■ Problem
Reproduce, word for word, every line from the first one down to the line containing "wasm.setup();", and nothing else.

■ Stored data
──────

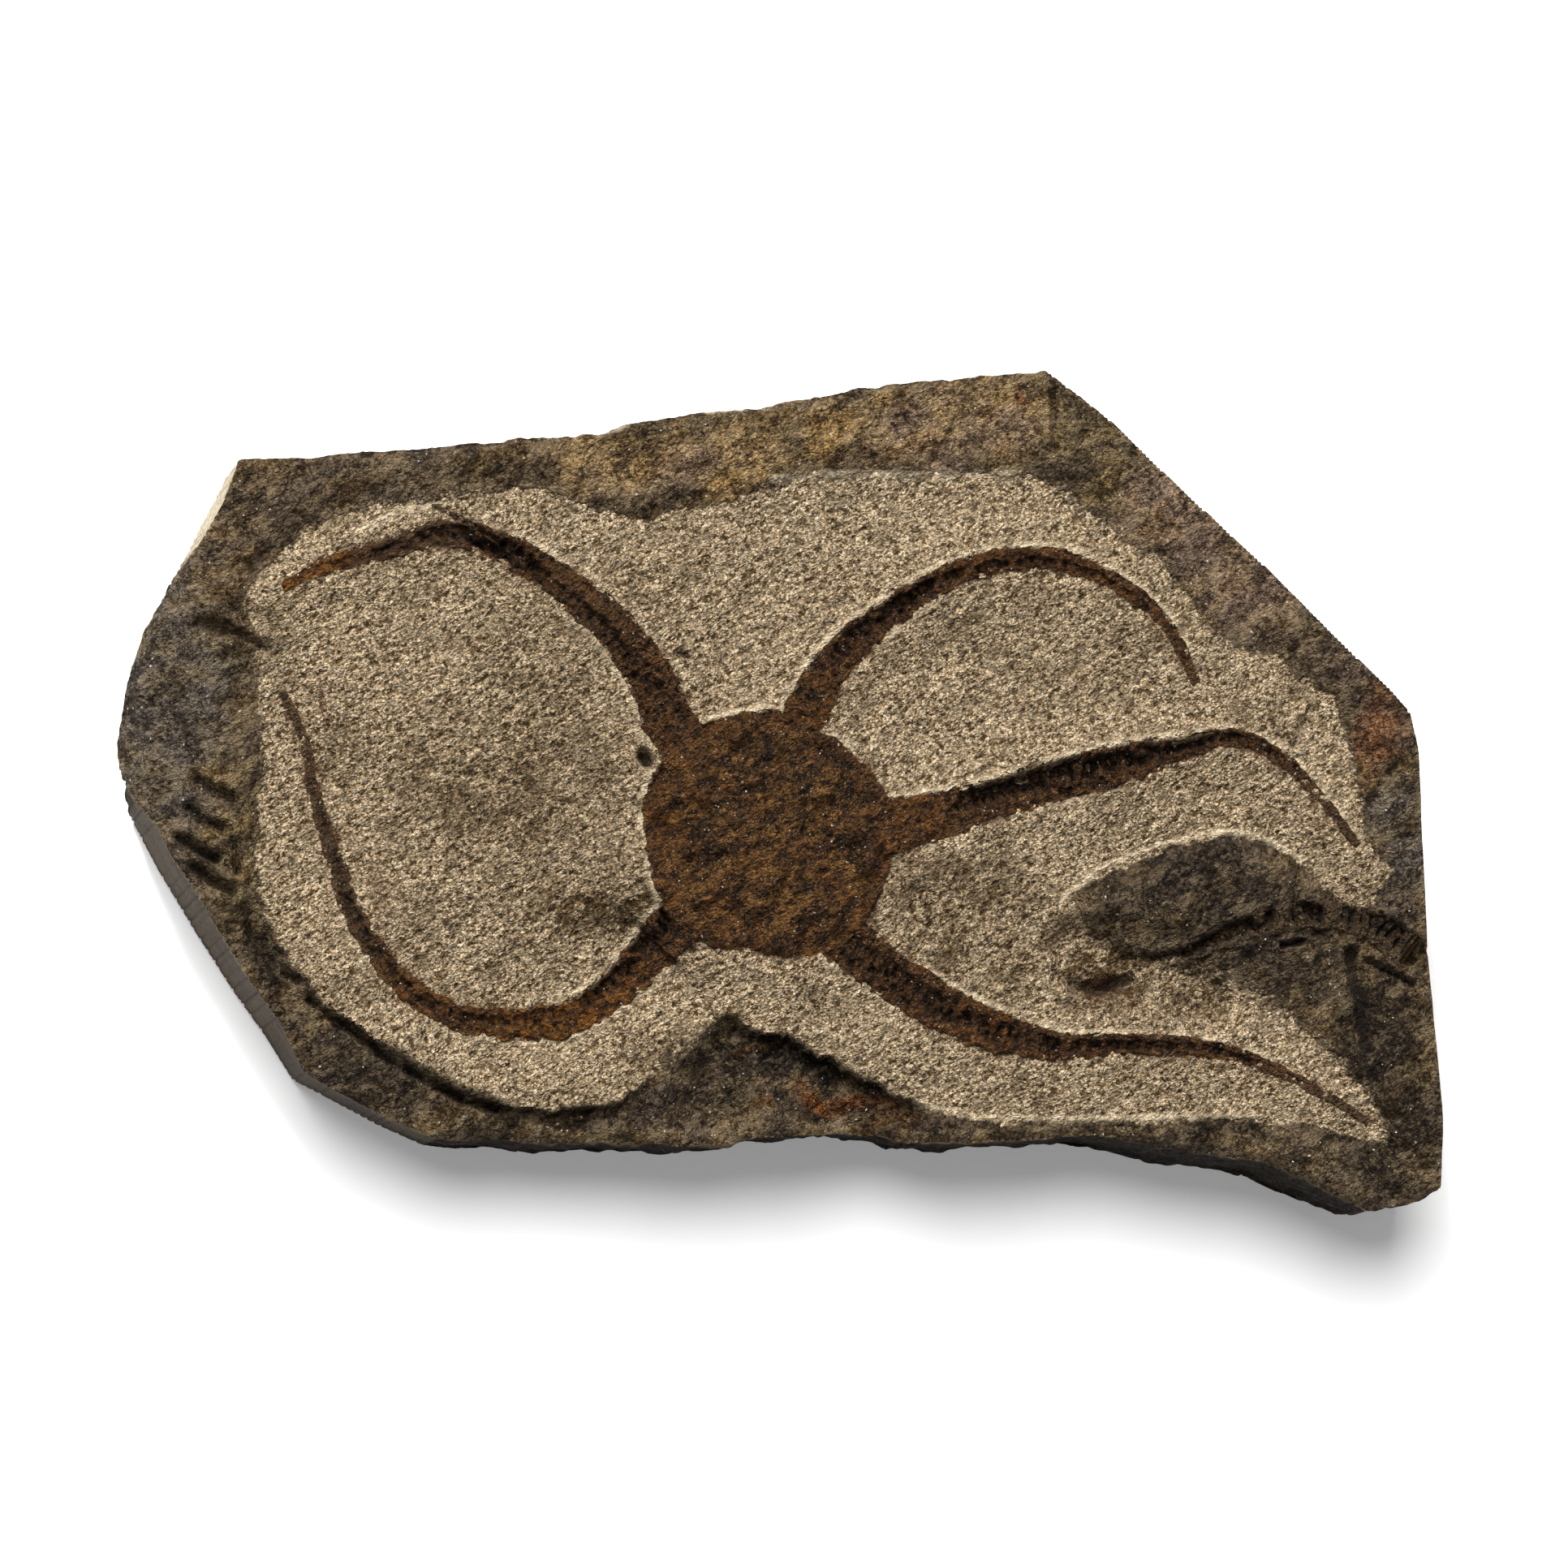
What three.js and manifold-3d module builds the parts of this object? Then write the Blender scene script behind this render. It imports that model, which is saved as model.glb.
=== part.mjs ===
// A brittle star fossil on its stone slab, in millimetres, +Z out of the fossil face.
// The slab is a sawn and broken block of pale sandstone. Its face keeps a rim of dark
// natural crust around a paler hollow, cleared by a preparator, where the star lies.
// The star is a round disc with five long curled arms, each seated in its own bed in
// the stone. A short arm of a second star breaks through the crust at the right edge.
// The origin is at the middle of the slab's outline, on the flat underside.
import * as THREE from 'three';
import Module from 'manifold-3d';
import { mergeVertices } from 'three/addons/utils/BufferGeometryUtils.js';

const wasm = await Module();
wasm.setup();

// ---- driving dimensions -------------------------------------------------------
const CLEARED_LEVEL = 16.2; // height of the cleared stone around the star
const CRUST_RISE = 0.9; // how far the natural crust stands above the cleared stone
const CRUST_STEP = 2.4; // width of the slope between them
const RIDGE_RISE = 0.8; // the stone left standing against the arms
const RIDGE_REACH = 3.6; // and how far it reaches out from them
const BED_DEPTH = 2.4; // depth of the star's beds below the face
const SEAT_GAP = 0.3; // gap between the star's pieces and their beds
const DISC_RISE = 0.9; // how far the disc's middle stands proud
const DISC_CENTRE = [-2.6, -5.5];
const GROOVE_DEPTH = 0.9; // the furrow along the middle of an arm
const RIB_HEIGHT = 0.16; // each solid rib stands for three of an arm's plates
const RIB_PITCH = 3.4;
const UNDERSIDE_BEVEL = 1.2; // worn arris round the flat underside

// The slab's top edge, anticlockwise: x, y, and how far the foot of the wall stands
// out beyond the top edge there (negative where the broken wall undercuts it).
const SLAB_EDGE = [
  // upper left, sawn
  [-58.5, 33.0, 0.3], [-60.2, 28.3, 0.9], [-62.9, 23.5, 0.6],
  // left, natural crust rolling over a broken wall
  [-65.6, 19.8, -1.2], [-67.9, 15.3, -2.4], [-69.7, 10.0, -2.6], [-70.7, 2.7, -2.6],
  [-70.3, 0.4, -2.0], [-68.8, -2.9, 0.0],
  // lower left, sawn
  [-66.6, -5.7, 0.6], [-65.1, -8.7, 0.5], [-61.4, -14.4, 0.7], [-56.9, -21.5, 0.6],
  [-53.4, -26.3, 0.6], [-51.1, -31.1, 0.0], [-47.2, -33.3, -0.2], [-42.3, -35.9, -0.2],
  // bottom, broken in shallow bites
  [-37.0, -38.0, 0.0], [-32.1, -37.9, 0.2], [-24.9, -38.3, 0.2], [-19.5, -38.0, 0.2],
  [-11.9, -38.5, 0.0], [-8.1, -38.4, -0.2], [-1.7, -37.5, -0.4], [3.4, -37.2, -0.6],
  [10.0, -37.0, -0.2], [12.7, -38.0, 0.0], [18.6, -38.0, -0.2], [25.6, -37.6, -0.2],
  [33.0, -37.1, 0.2], [39.2, -38.0, 0.4], [44.1, -38.8, 0.4], [50.8, -39.7, 0.4],
  [53.7, -40.9, 0.2], [59.2, -43.3, 0.0], [62.5, -44.8, -0.3], [67.3, -44.2, -0.5],
  [70.4, -42.6, -0.5],
  // right and upper right, sawn
  [70.6, -35.2, 0.0], [69.9, -25.6, 0.0], [69.2, -17.8, 0.0], [68.7, -4.7, 0.0],
  [68.4, 4.5, 0.0], [67.5, 8.6, 0.0], [65.4, 11.0, 0.0], [59.8, 16.2, 0.0],
  [51.9, 23.9, 0.0], [43.2, 31.6, 0.0], [35.0, 39.3, 0.0], [31.6, 41.9, 0.0],
  [27.6, 44.8, 0.0],
  // top, broken
  [18.1, 43.7, 0.2], [7.5, 42.4, -0.3], [-1.7, 40.2, 0.2], [-9.1, 39.3, 0.2],
  [-17.6, 37.7, 0.3], [-20.5, 36.8, 0.0], [-35.9, 35.1, 0.0], [-47.0, 34.0, 0.0],
];

// The edge of the cleared stone, anticlockwise.
const CLEARED_EDGE = [
  [-57.8, 17.8], [-56.0, 13.5], [-56.3, 8.0], [-55.3, 2.4], [-56.2, -6.5],
  [-55.6, -14.2], [-52.1, -20.0], [-48.4, -24.3], [-43.8, -27.9], [-37.2, -32.2],
  [-31.0, -34.3], [-24.5, -34.6], [-17.9, -33.8], [-13.0, -29.6], [-9.1, -25.4],
  [-6.0, -24.6], [-1.4, -26.4], [6.3, -30.2], [14.1, -33.5], [19.8, -35.4],
  [28.5, -35.6], [41.7, -35.2], [50.0, -34.9], [59.4, -36.3], [64.5, -37.5],
  [62.1, -32.2], [58.5, -27.9], [54.1, -24.0], [48.8, -20.6], [43.5, -18.9],
  [37.4, -16.8], [32.1, -14.7], [29.7, -12.0], [33.0, -9.4], [40.2, -6.3],
  [47.0, -4.7], [51.2, -5.2], [56.0, -7.9], [59.5, -11.6], [62.5, -12.5],
  [65.4, -8.6], [61.8, -4.5], [61.5, 2.7], [58.9, 10.4], [52.0, 14.5],
  [46.4, 16.3], [43.3, 20.4], [39.2, 25.1], [33.2, 28.6], [27.4, 33.1],
  [13.5, 33.0], [2.3, 32.5], [-7.8, 29.3], [-15.1, 27.7], [-20.7, 28.6],
  [-26.5, 30.8], [-37.5, 29.8], [-44.8, 28.2], [-51.6, 25.6], [-56.3, 21.2],
];

// The disc's outline, anticlockwise.
const DISC_EDGE = [
  [-1.3, 7.6], [-5.3, 7.1], [-10.1, 5.7], [-14.4, 1.4], [-15.7, -3.3], [-15.4, -7.0],
  [-14.1, -12.2], [-9.4, -17.2], [-4.9, -17.9], [2.6, -18.6], [7.0, -15.8],
  [9.2, -12.8], [10.6, -8.5], [10.2, -1.2], [8.3, 1.6], [4.7, 4.6],
];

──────

■ Worked solution
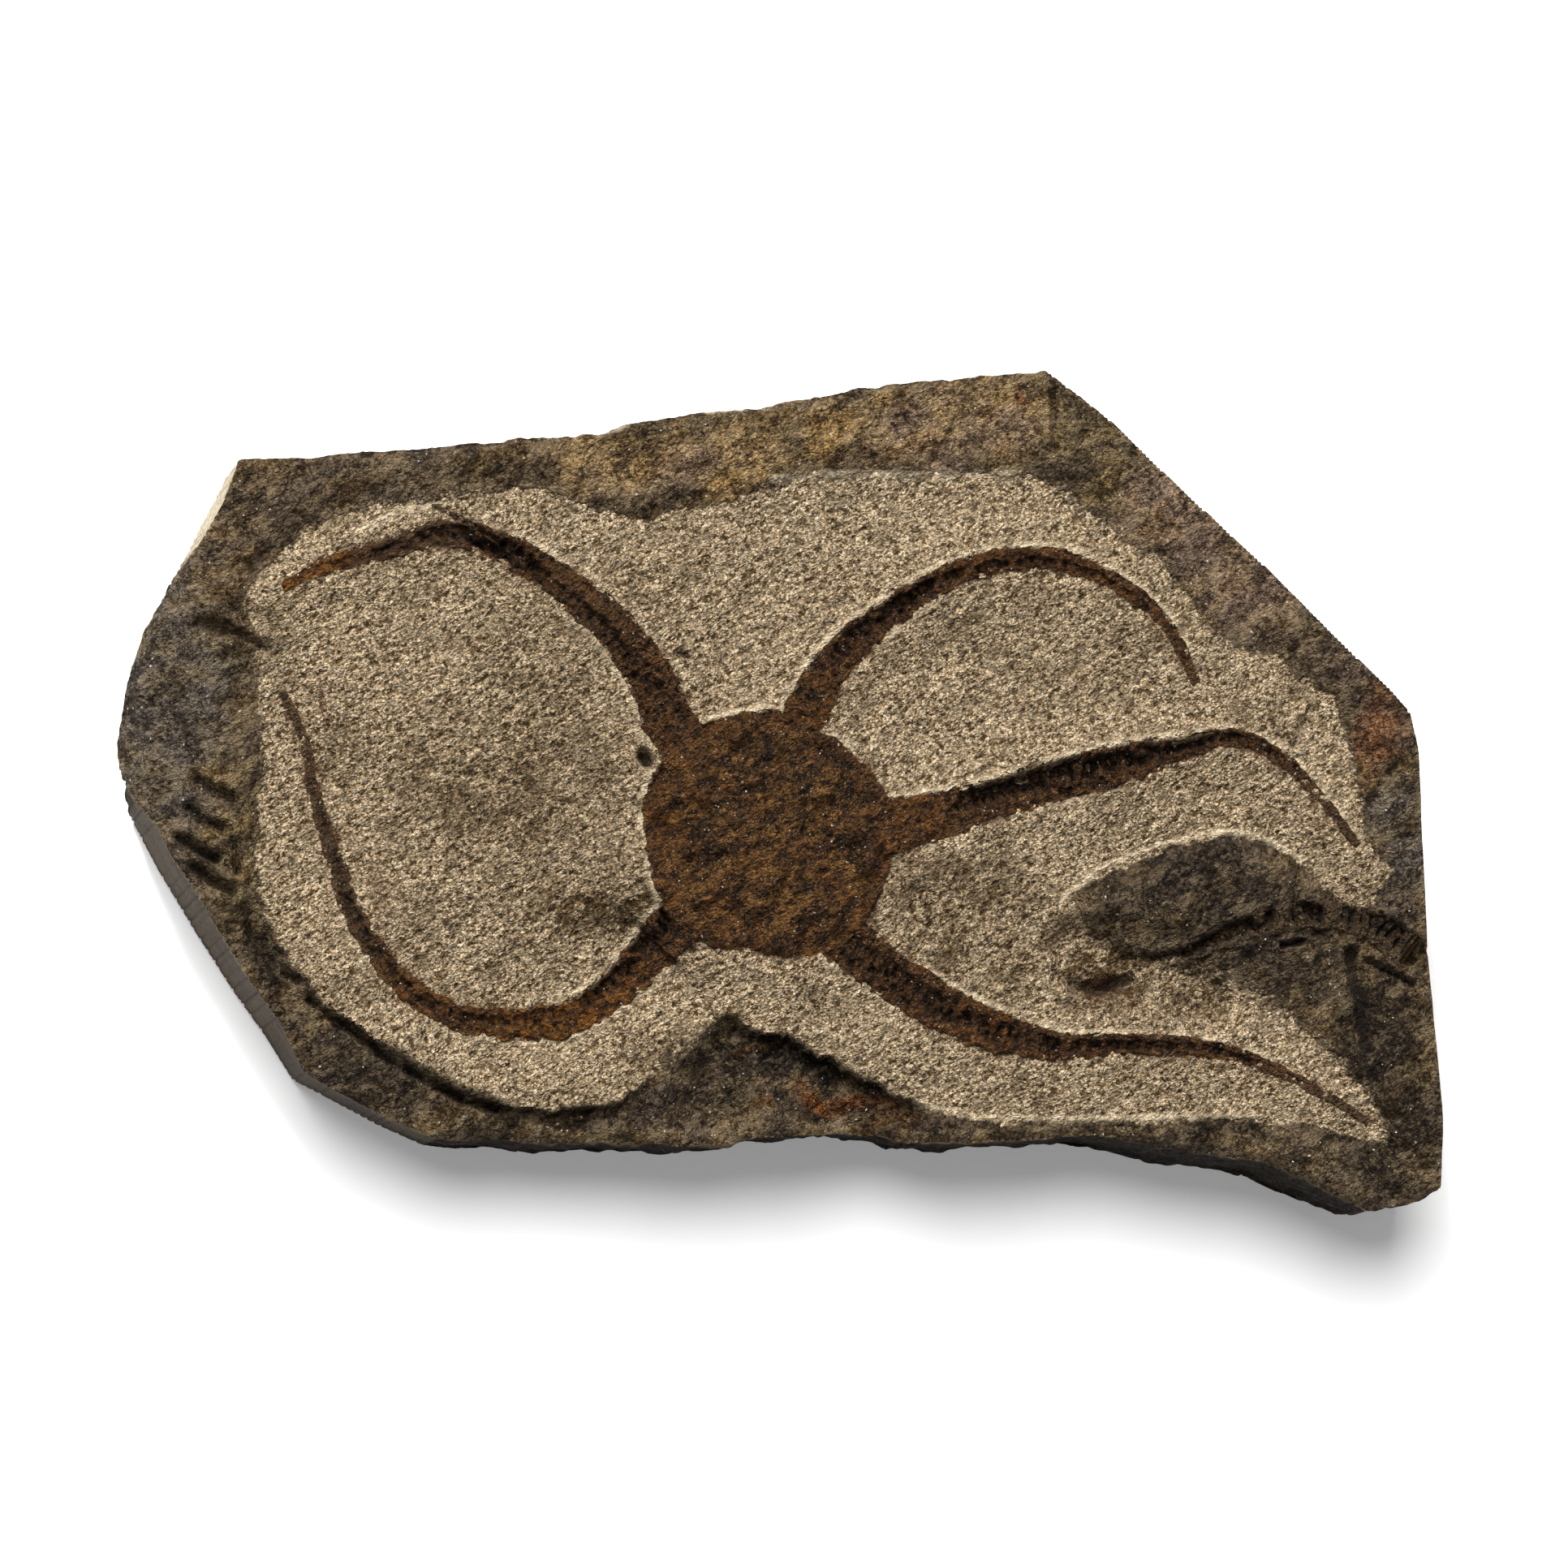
What three.js and manifold-3d module builds the parts of this object? Then write the Blender scene script behind this render. It imports that model, which is saved as model.glb.
=== part.mjs ===
// A brittle star fossil on its stone slab, in millimetres, +Z out of the fossil face.
// The slab is a sawn and broken block of pale sandstone. Its face keeps a rim of dark
// natural crust around a paler hollow, cleared by a preparator, where the star lies.
// The star is a round disc with five long curled arms, each seated in its own bed in
// the stone. A short arm of a second star breaks through the crust at the right edge.
// The origin is at the middle of the slab's outline, on the flat underside.
import * as THREE from 'three';
import Module from 'manifold-3d';
import { mergeVertices } from 'three/addons/utils/BufferGeometryUtils.js';

const wasm = await Module();
wasm.setup();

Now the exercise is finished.